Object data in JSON

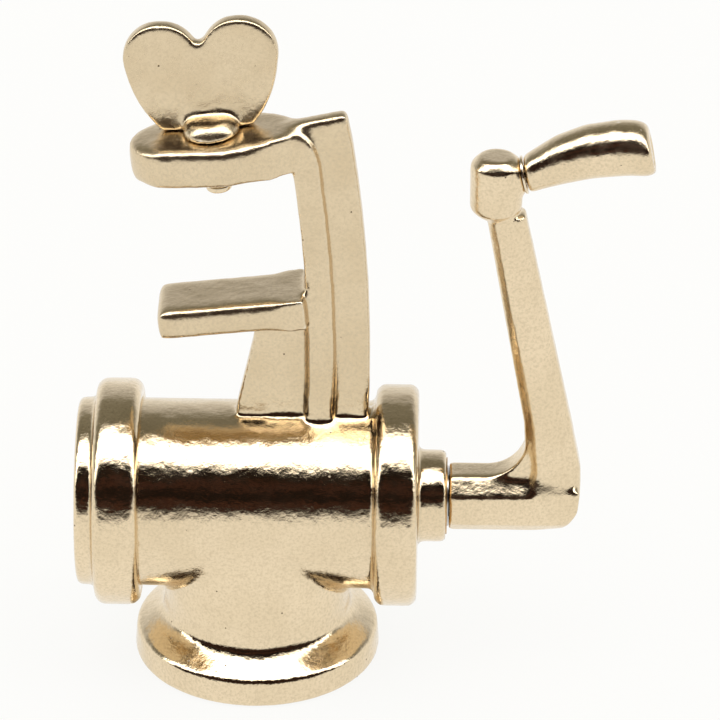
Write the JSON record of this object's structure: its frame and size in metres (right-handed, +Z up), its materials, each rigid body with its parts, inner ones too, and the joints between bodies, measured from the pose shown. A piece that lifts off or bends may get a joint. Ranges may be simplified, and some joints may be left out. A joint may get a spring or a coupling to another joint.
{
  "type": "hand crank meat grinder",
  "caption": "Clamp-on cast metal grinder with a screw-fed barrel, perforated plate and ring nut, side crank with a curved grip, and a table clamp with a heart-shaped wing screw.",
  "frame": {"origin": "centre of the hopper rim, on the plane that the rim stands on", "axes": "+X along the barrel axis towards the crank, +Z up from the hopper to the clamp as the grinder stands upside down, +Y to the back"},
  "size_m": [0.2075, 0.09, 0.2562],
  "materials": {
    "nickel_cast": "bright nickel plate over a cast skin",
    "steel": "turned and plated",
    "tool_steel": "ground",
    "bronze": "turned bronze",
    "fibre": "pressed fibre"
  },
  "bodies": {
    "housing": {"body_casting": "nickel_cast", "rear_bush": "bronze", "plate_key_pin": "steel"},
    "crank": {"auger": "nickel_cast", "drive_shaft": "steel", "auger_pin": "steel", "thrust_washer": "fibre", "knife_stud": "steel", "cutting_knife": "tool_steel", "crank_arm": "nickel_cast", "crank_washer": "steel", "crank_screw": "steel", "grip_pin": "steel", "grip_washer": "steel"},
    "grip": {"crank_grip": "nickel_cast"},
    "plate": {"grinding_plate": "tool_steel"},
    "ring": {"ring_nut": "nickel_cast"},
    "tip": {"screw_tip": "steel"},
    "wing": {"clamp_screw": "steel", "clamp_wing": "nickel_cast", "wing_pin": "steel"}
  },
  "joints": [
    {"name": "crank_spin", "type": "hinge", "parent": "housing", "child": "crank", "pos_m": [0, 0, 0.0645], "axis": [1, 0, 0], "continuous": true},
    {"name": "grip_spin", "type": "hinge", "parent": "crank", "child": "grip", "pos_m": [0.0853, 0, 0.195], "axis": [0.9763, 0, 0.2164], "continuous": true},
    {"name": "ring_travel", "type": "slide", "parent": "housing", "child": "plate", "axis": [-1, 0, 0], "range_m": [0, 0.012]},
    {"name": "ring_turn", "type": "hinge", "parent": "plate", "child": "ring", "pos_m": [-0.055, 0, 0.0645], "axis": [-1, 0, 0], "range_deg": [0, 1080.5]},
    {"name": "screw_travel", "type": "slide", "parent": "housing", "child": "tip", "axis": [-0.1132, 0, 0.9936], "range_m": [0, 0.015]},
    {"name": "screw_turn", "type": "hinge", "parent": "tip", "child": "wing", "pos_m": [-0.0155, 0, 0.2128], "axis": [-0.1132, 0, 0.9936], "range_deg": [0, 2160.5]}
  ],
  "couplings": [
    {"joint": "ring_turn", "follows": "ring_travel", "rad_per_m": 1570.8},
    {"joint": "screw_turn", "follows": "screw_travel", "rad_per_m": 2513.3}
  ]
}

--

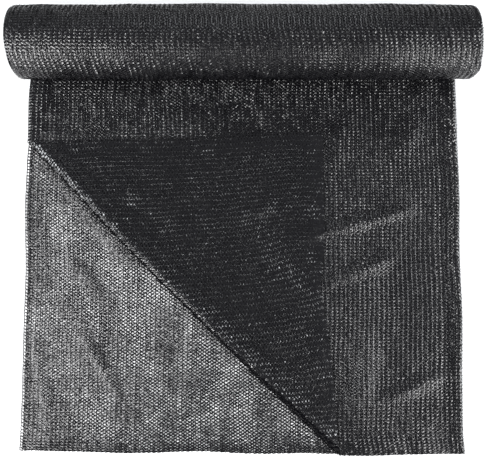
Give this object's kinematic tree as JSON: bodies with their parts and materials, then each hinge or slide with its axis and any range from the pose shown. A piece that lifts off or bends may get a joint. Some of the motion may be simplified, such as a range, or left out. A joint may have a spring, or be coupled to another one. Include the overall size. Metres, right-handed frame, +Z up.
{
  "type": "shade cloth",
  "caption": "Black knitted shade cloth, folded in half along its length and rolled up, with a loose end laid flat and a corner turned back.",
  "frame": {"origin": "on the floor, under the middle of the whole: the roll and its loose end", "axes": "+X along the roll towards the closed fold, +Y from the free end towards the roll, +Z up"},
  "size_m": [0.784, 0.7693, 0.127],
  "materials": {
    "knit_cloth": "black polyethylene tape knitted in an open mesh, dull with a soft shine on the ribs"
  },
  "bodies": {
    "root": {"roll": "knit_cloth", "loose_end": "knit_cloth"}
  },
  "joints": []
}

WHAT TO PRODUCE =>
Write out each line of the data that holds the string "joints".

IN RESPONSE =>
Write the JSON record of this object's structure: its frame and size in metres (right-handed, +Z up), its materials, each rigid body with its parts, inner ones too, and the joints between bodies, measured from the pose shown. A piece that lifts off or bends may get a joint. Ranges may be simplified, and some joints may be left out. A joint may get a spring or a coupling to another joint.
  "joints": [
  "joints": []